Frequently Asked Questions
What is the current demand for Skilled Nursing Facilities (SNFs) in San Jose, CA?
San Jose has a very high senior housing occupancy rate of 95.7%, which is among the highest in the nation and significantly above the California average of 87%. This high occupancy rate shows a strong and sustained demand for skilled nursing services in the area.
What are the key areas I need to prepare for when selling an SNF in California?
The three key areas are: 1) Navigating California’s strict state regulations, including a required application to the California Department of Public Health 120 days before the sale; 2) Demonstrating staffing stability by meeting the state-mandated 3.5 hours of nursing care per resident day and showing strong staff retention; 3) Achieving financial transparency with clear, professionally organized financial records of revenues, expenses, and profit margins.
How are Skilled Nursing Facilities in San Jose currently valued?
Valuations are currently rising with recent deals showing SNFs selling for about $94,000 per bed. This is a notable increase from previous years. Facilities are valued based on Adjusted EBITDA, which adjusts the reported earnings for owner-specific or one-time expenses to reflect the true cash flow of the business.
What does the typical sale process for an SNF in San Jose involve?

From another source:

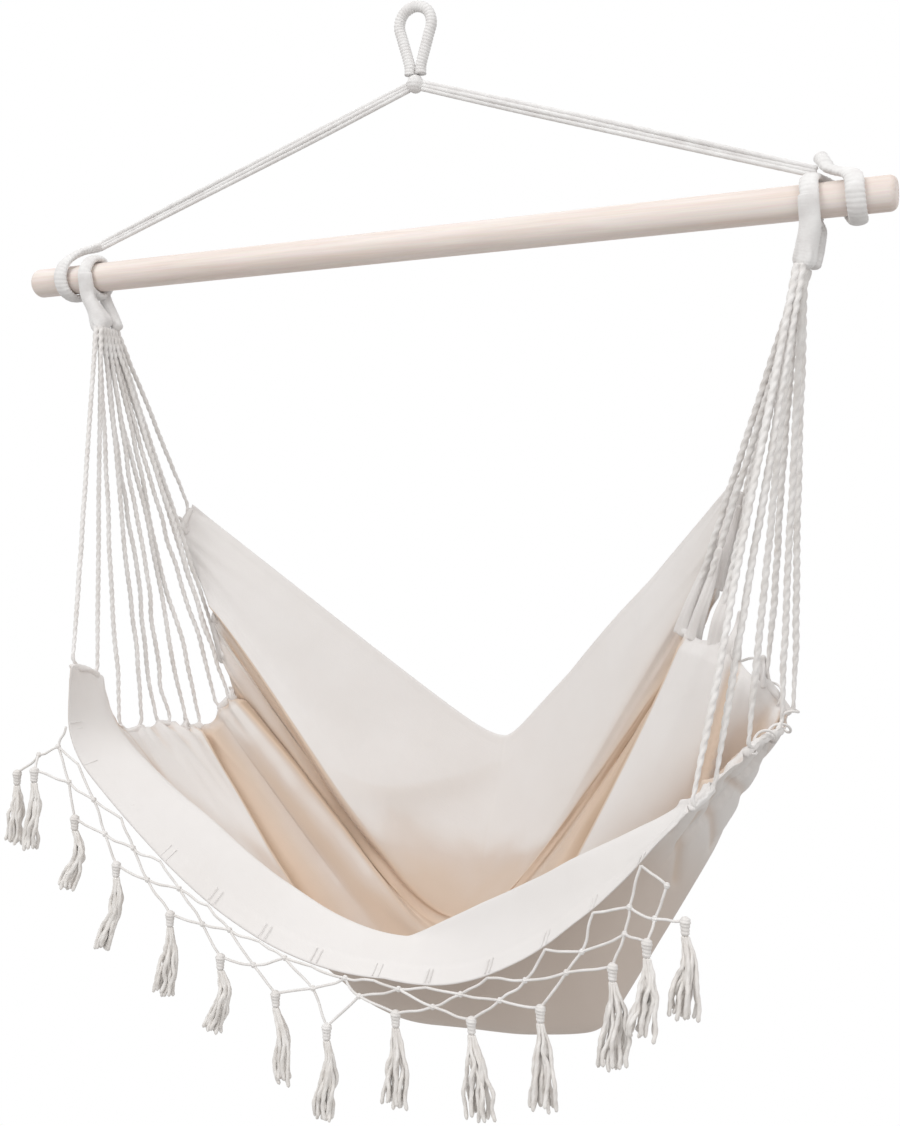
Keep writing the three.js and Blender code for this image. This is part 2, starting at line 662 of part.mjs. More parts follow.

The sale process generally involves four stages: 1) Preparation and Positioning — gathering documentation and organizing financials; 2) Valuation and Marketing — setting a strategic price and marketing confidentially to qualified buyers; 3) Negotiation and Due Diligence — buyer verifies all details and documents; 4) Closing and Transition — finalizing paperwork and planning a smooth handover.
How can I protect my legacy and optimize my financial outcome when selling my SNF?
Protecting your legacy involves choosing the right deal structure and buyer to safeguard your staff and ensure care standards continue. You can consider deal structures like strategic partnerships or equity rollovers to retain a stake in the future. Financially, planning ahead with a tax strategist can help minimize taxes and maximize the proceeds from the sale.